The second day, I worked with an ER doc from UMass to triage patients in the tent city of Da Da Dou in Del Mas 3. She and I saw several cases of pneumonia in kids as well as a lot of malnutrition. This tent city had also doubled in size and was home to several thousand people. One of our American nurses had a cardiac problem during the clinic and, with the help of the Haitian police, we were able to transport her to the University of Miami field hospital at the Port-au-Prince Airport. When we walked into the hospital, I saw a familiar face - a surgeon I worked with in Limbe, Haiti but hadn't seen in over 12 years! Dr. Mike Sheehan yelled my name across the tent and we smiled as we laughed at how strange it was to meet again like this. He helped to make sure that our patient was well and had the medicines she needed, and then helped to coordinate future care that we might need at their hospital. While we were there they found out they were out of Rocephin and, wouldn't you know it, we had several thousand dollars of Rocephin back at the compound that we weren't using! We told them we would bring it and they were very happy! We returned to the hospital the next day with the medicines and also brought wheelchairs with us that were very welcome. We traded these supplies for our much needed vitamins.

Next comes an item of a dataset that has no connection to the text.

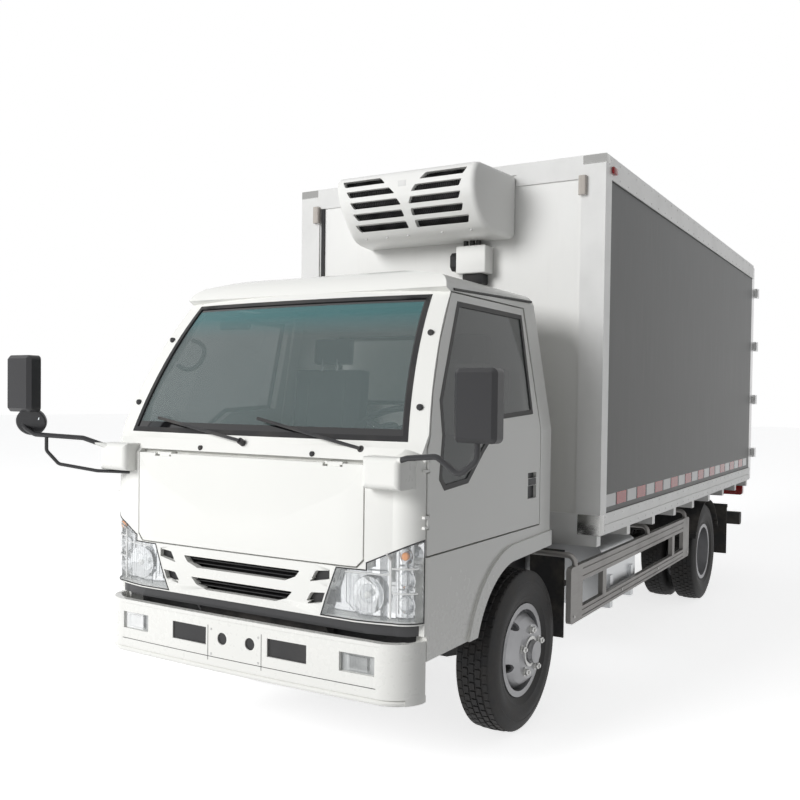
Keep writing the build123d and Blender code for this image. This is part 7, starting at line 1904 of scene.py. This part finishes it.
@dataclass(frozen=True)
class CabDetails:
    """Mirror glass, pillar stops, door linings, dials, vents and the gear lever."""

    mirror_margin: float = 0.012
    mirror_wall: float = 0.0012
    stop_heights: tuple[float, ...] = (1.560, 1.865)
    glass_foot: float = 1.424
    glass_height: float = 0.612
    lining_x: float = 0.698

    def mirror_glass(self, side: str, way: int) -> None:
        """The silvered plate that faces the driver.

        Args:
            side: The side's name.
            way: The side's sign.
        """
        skin = skin_of("mirror_back", "mirrors", lambda c, n: n.y > 0.9 and c.z > 1.46 and c.x * way > 0.9)
        columns = list(zip(*(vertex.co for vertex in skin.data.vertices)))
        bpy.data.objects.remove(skin)
        xs, ys, zs = [(min(column), max(column)) for column in columns]
        gap = self.mirror_margin
        depths = (ys[1] - 0.001, ys[1] + self.mirror_wall)
        plate = Bench.block(f"mirror_glass_{side}", (xs[0] + gap, xs[1] - gap), depths, (zs[0] + gap, zs[1] - gap),
                            0.0005, 2)
        Bench.hand_over(plate, "cab", Looks.GLASS_MIRROR)

    def pillar_stops(self, side: str, way: int) -> None:
        """Two rubber stops on a pillar between the glass and the door.

        Args:
            side: The side's name.
            way: The side's sign.
        """
        surface = Surface("cab_sides", "cab_front", "cab_glass", "cab_roof")
        spots = [(way * (0.808 - 0.100 * (z - self.glass_foot) / self.glass_height), z) for z in self.stop_heights]
        pieces = [Bench.drum("stop", place, 0.013, 0.016, "Y", 24, 0.004, 3) for place in surface.run(spots, 0.004)]
        Bench.assemble(f"pillar_stops_{side}", pieces, "cab", Looks.BLACK)

    def door_lining(self, side: str, way: int) -> None:
        """A door's inner lining with its armrest.

        Args:
            side: The side's name.
            way: The side's sign.
        """
        x = self.lining_x
        panel = Bench.block("lining", (x - 0.012, x), (-2.560, -1.730), (1.020, 1.215), 0.005, way=way)
        rest = Bench.block("armrest", (x - 0.055, x - 0.010), (-2.350, -1.850), (1.150, 1.195), 0.014, 4, way)
        Bench.assemble(f"door_inner_{side}", [panel, rest], f"cab_door_{side}", Looks.TRIM)

    def dashboard(self) -> None:
        """Three dials, four round vents and a centre stack plate."""
        dials = []
        for x, radius in ((0.320, 0.020), (0.400, 0.022), (0.480, 0.020)):
            profile = [(0.0, 0.0005), (0.002, radius * 0.85), (0.005, radius), (0.0, radius * 1.06)]
            dials.append(Bench.spun("dial", profile, (x, -2.551, 1.424), "Y", 32))
        Bench.assemble("dials", dials, "cab", Looks.CHROME_BAR)
        profile = [(0.0, 0.0005), (0.001, 0.012), (0.004, 0.030), (0.008, 0.034), (0.0, 0.038)]
        vents = [Bench.spun("vent", profile, (x, -2.512, 1.395), "Y", 32) for x in (-0.70, -0.18, 0.14, 0.70)]
        plate = Bench.block("stack_plate", (-0.12, 0.09), (-2.516, -2.506), (1.215, 1.360))
        Bench.inset(plate, lambda c, n: n.y > 0.9, 0.008, -0.003)
        Bench.assemble("dash_vents", [*vents, plate], "cab", Looks.TRIM)

    def lever(self) -> None:
        """The gear lever with its boot and knob."""
        line = [(-0.02, -2.340, 1.150), (-0.02, -2.325, 1.300), (-0.01, -2.300, 1.385)]
        knob = [(-0.030, 0.0005), (-0.028, 0.012), (-0.010, 0.022), (0.008, 0.024), (0.022, 0.016), (0.026, 0.0005)]
        boot = [(-0.02, 0.055), (0.000, 0.050), (0.010, 0.036), (0.022, 0.038), (0.035, 0.022), (0.050, 0.008)]
        pieces = [Bench.tube("gear_lever", line, 0.007, True),
                  Bench.spun("gear_knob", knob, (-0.01, -2.298, 1.405), "Z", 28),
                  Bench.spun("gear_boot", boot, (-0.02, -2.341, 1.160), "Z", 28)]
        Bench.assemble("gear_shift", pieces, "cab", Looks.TRIM_DARK)

    def build(self) -> None:
        """Makes the details."""
        for make in (self.mirror_glass, self.pillar_stops, self.door_lining):
            for side, way in SIDES:
                make(side, way)
        self.dashboard()
        self.lever()


# Chassis


@dataclass(frozen=True)
class ChassisTrim:
    """U-bolts, bolt heads, the filler cap and the tail lamps' windows."""

    bolt_offset: float = 0.052
    bolt_spans: Pair = (0.352, 0.440)
    bolt_drop: float = 0.150
    frame_inside: float = 0.25
    guard_inside: float = 0.88

    def spring_bolts(self) -> None:
        """U-bolts over the springs at both axles."""
        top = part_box("leaf_springs")[1][2] - 0.002
        foot = top - self.bolt_drop
        inner, outer = self.bolt_spans
        places = [middle_of(node)[1] + offset for node in ("tyre_front_left", "tyres_rear_left")
                  for offset in (-self.bolt_offset, self.bolt_offset)]
        pieces = []
        for _, way in SIDES:
            for y in places:
                run = [(way * x, y, z) for x, z in ((inner, foot), (inner, top), (outer, top), (outer, foot))]
                pieces.append(Bench.tube("u_bolt", run, 0.0065, True))
        Bench.assemble("spring_u_bolts", pieces, "chassis", Looks.SPRING)

    @staticmethod
    def bolts(name: str, node: str, size: Pair, spots: Sequence[Pair], inside: float, sink: float, look: Looks) -> None:
        """Six-sided bolt heads on both sides of a node.

        Args:
            name: The pieces' name without the side.
            node: The node that the bolts sit on.
            size: A bolt's radius and height.
            spots: Places along the truck and in height.
            inside: Hits nearer to the middle than this get no bolt.
            sink: How far a bolt's middle stands off the surface.
            look: Their finish.
        """
        surface = Surface(node)
        for side, way in SIDES:
            hits = [(surface.side(way, y, z), y, z) for y, z in spots]
            moves = [(hit.x + way * sink, y, z) for hit, y, z in hits if hit is not None and abs(hit.x) > inside]
            bolt = Bench.drum("bolt", (0.0, 0.0, 0.0), *size, "X", 6)
            Bench.assemble(f"{name}_{side}", Bench.repeat(bolt, moves), "chassis", look)

    def frame_bolts(self) -> None:
        """Bolt heads along both frame rails."""
        low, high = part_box("frame")
        spots = [(y, z) for y in steps(low[1] + 0.25, high[1] - 0.25, 18) for z in (0.700, 0.800)]
        self.bolts("frame_bolts", "frame", (0.009, 0.010), spots, self.frame_inside, 0.003, Looks.AXLE)

    def tank_cap(self) -> None:
        """The filler cap on the tank's top corner."""
        low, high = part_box("fuel_tank")
        y, z = low[1] + 0.12, high[2]
        profile = [(0.0, 0.042), (0.004, 0.044), (0.024, 0.044), (0.030, 0.040), (0.030, 0.0005)]
        cap = Bench.spun("tank_cap", profile, (0.780, y, z - 0.008), "Z", 40)
        grip = Bench.block("tank_cap_grip", (0.748, 0.812), (y - 0.008, y + 0.008), (z + 0.014, z + 0.034), 0.004)
        Bench.assemble("tank_filler", [cap, grip], "chassis", Looks.BLACK)

    def guard_bolts(self) -> None:
        """Bolts where the guard rails meet their posts."""
        low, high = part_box("side_guards")
        ys = [low[1] + share * (high[1] - low[1]) for share in (0.02, 0.34, 0.66, 0.98)]
        spots = [(y, z) for y in ys for z in (low[2] + 0.035, high[2] - 0.035)]
        self.bolts("guard_bolts", "side_guards", (0.007, 0.006), spots, self.guard_inside, 0.002, Looks.NUT)

    def tail_sections(self) -> None:
        """Amber and clear windows of the tail lamps."""
        low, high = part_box("tail_lamps")
        outer = high[0] - 0.008
        ys, zs = (high[1] - 0.004, high[1] + 0.0012), (low[2] + 0.045, high[2] - 0.025)
        for side, way in SIDES:
            for name, start, end, look in (("turn", 0.000, 0.075, Looks.AMBER), ("reverse", 0.180, 0.230, Looks.FOG)):
                pane = Bench.block(f"tail_{name}_{side}", (outer - end, outer - start), ys, zs, 0.001, 2, way)
                Bench.hand_over(pane, "chassis", look)

    def build(self) -> None:
        """Makes the chassis pieces."""
        self.spring_bolts()
        self.frame_bolts()
        self.tank_cap()
        self.guard_bolts()
        self.tail_sections()


# Rear doors


@dataclass(frozen=True)
class RearTrim:
    """Hinge bolts and tape of the rear doors."""

    strap_faces: Pair = (3.0715, 3.095)
    hinge_heights: tuple[float, ...] = (1.155, 1.615, 2.115, 2.615)
    bolt_places: tuple[float, ...] = (0.86, 0.80, 0.74)
    tape_z: Pair = (1.045, 1.095)
    tape_length: float = 0.15
    tape_wall: float = 0.0008

    def hinge_bolts(self) -> None:
        """Bolt heads on the hinge straps of both doors."""
        low, high = self.strap_faces
        for side, way in SIDES:
            surface = Surface(f"rear_door_{side}")
            hits = [surface.back(way * x, z) for z in self.hinge_heights for x in self.bolt_places]
            moves = [(hit.x, hit.y + 0.0005, hit.z) for hit in hits if hit is not None and low < hit.y < high]
            bolt = Bench.drum("hinge_bolt", (0.0, 0.0, 0.0), 0.0085, 0.006, soft=0.002)
            Bench.assemble(f"hinge_bolts_{side}", Bench.repeat(bolt, moves), f"cargo_door_{side}", Looks.NUT)

    def tape(self) -> None:
        """A red and white strip across the foot of each door."""
        for side, way in SIDES:
            surface = Surface(f"rear_door_{side}")
            for look, starts in ((Looks.TAPE_RED, (0.30, 0.66)), (Looks.TAPE_WHITE, (0.12, 0.48))):
                pieces = []
                for start in starts:
                    y = surface.back(way * (start + 0.07), 1.070).y
                    xs, ys = (start, start + self.tape_length), (y - 0.001, y + self.tape_wall)
                    pieces.append(Bench.block("tape", xs, ys, self.tape_z, way=way))
                Bench.assemble(f"door_{look.value.name}_{side}", pieces, f"cargo_door_{side}", look)

    def build(self) -> None:
        """Makes the rear doors' pieces."""
        self.hinge_bolts()
        self.tape()


def main() -> None:
    """Builds and dresses every sub-assembly in order."""
    logging.basicConfig(level=logging.INFO)
    Studio().build()
    dress_nodes()
    cab = (CabTrim, FrontEnd, Grille)
    for assembly in (*cab, Wheels, BoxTrim, SeatSet, CoolingUnit, CabDetails, ChassisTrim, RearTrim):
        assembly().build()


if __name__ == "__main__":
    main()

The next day we saw over 200 patients again and on the final day we saw 300. Overall, we saw almost 1000 patients in four days. I had several meetings with important figures that want to help with our work as well as making connections with medical facilities and supply centers. It was an amazing and tiring week for all.

We return to Haiti again tonight (February 1)with another large group of 50+ people. We will continue to run medical clinics and do food distribution. (In the photo at right, Pastor Bob Beaumont is delivering much needed food to a family.) Over the next several weeks, we still need doctors, physician assistants and nurse practitioners to help fill the needs of our medical clinics. If you are able to help in those areas, please contact Angela Sudermann ( Your prayers and financial support are also still very much needed. If you are interested in donating funds to this project, please share your gifts to the One Great Hour of Sharing Offering through an American Baptist Church (with "Haiti relief" on the memo line) or give online (click here). Another way to donate is through the mission hospital in La Romana (click here) Please continue to support this work that will build bridges between the DR and Haiti as well as uplift those who are so desperate to know you care!

Many blessings,


  1. I just want you to know that people are reading and praying and supporting you and those you are helping. Hang in there, Kristy! You're serving very well! John Baker, Pastor, FBC Columbia, MO

  2. Hi Kristy, Matt Wolcott here in NH.

    My mom (Donna)just forwarded me your blog link, what wonderful and real work you and the team are doing in Haiti! God bless each of you and may you continue to make a REAL difference saving the lives of so many Haitians. Be well.

  3. Kristie, Please know that you are in our prayers! We are working stateside right now with our missions group Haiti relief effort. We return in March.

    May God Bless you and keep you all safe!

    Sunshine Leach

  4. May God bless you and keep you at all times in this hard work you are doing in His name. I pray for good health and good constitution for you that you can withstand the rigors of a time such as this.